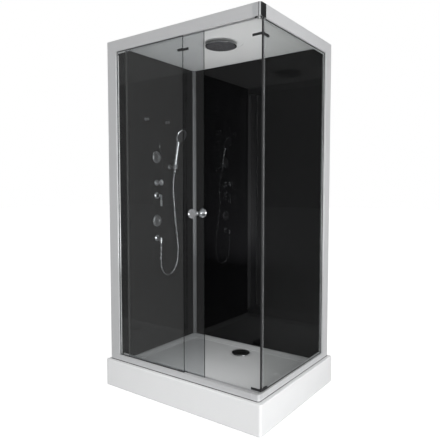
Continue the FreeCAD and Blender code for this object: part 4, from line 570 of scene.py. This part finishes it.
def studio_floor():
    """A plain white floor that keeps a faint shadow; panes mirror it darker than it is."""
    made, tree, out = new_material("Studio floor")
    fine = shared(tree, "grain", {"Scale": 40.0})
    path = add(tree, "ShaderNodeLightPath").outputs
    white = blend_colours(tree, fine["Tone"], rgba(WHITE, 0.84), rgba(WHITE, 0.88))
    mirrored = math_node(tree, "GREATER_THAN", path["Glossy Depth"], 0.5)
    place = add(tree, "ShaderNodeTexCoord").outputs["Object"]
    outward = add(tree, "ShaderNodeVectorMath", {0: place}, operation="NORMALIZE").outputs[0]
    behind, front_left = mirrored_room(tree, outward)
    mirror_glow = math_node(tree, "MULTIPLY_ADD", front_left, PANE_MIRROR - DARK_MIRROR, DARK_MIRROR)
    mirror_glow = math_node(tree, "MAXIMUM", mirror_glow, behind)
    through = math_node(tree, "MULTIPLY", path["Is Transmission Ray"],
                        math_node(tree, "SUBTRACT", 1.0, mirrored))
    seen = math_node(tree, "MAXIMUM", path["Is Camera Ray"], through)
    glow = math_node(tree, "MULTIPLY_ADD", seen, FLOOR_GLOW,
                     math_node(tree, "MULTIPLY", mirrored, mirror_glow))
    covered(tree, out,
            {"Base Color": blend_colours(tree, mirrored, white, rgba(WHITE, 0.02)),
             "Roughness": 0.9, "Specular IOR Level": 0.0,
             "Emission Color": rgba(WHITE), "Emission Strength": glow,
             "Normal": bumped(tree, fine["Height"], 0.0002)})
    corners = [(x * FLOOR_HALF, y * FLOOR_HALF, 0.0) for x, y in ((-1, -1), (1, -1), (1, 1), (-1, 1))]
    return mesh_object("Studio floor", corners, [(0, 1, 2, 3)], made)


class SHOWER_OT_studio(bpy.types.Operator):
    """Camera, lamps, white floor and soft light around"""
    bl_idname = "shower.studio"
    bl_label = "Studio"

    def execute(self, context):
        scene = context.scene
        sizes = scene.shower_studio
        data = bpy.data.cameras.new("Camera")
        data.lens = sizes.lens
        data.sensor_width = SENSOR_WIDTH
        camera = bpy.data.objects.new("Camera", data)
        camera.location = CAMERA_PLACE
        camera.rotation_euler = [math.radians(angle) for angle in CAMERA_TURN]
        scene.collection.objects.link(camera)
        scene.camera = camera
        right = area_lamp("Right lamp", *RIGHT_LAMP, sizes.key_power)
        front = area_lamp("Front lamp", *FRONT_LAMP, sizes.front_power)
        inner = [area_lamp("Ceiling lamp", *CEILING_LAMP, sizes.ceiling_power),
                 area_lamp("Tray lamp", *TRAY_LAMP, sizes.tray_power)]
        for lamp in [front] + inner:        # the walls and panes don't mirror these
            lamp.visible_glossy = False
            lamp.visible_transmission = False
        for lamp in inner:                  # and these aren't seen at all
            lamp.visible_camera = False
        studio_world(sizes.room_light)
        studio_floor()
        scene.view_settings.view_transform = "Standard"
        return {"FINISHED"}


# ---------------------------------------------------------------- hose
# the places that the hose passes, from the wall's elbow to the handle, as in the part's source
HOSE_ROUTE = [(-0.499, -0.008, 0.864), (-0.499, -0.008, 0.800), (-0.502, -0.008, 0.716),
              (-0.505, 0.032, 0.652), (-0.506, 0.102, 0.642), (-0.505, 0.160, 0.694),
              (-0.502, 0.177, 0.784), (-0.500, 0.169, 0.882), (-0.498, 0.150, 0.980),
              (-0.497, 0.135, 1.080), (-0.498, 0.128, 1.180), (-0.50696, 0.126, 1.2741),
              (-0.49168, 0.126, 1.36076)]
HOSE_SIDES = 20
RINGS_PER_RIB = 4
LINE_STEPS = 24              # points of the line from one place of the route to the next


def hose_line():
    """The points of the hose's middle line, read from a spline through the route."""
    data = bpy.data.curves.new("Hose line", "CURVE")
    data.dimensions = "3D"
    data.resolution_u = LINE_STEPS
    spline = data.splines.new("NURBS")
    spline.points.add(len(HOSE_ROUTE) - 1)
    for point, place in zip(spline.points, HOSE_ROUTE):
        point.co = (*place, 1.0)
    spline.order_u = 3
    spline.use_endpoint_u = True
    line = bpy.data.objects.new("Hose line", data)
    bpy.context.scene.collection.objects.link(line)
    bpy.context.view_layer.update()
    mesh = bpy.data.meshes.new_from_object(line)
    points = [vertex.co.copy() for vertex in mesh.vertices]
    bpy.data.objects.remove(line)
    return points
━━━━
What is expected: Pick out the lines that include the word "part" and write them out.

Reply to the exercise:
Continue the FreeCAD and Blender code for this object: part 4, from line 570 of scene.py. This part finishes it.
# the places that the hose passes, from the wall's elbow to the handle, as in the part's source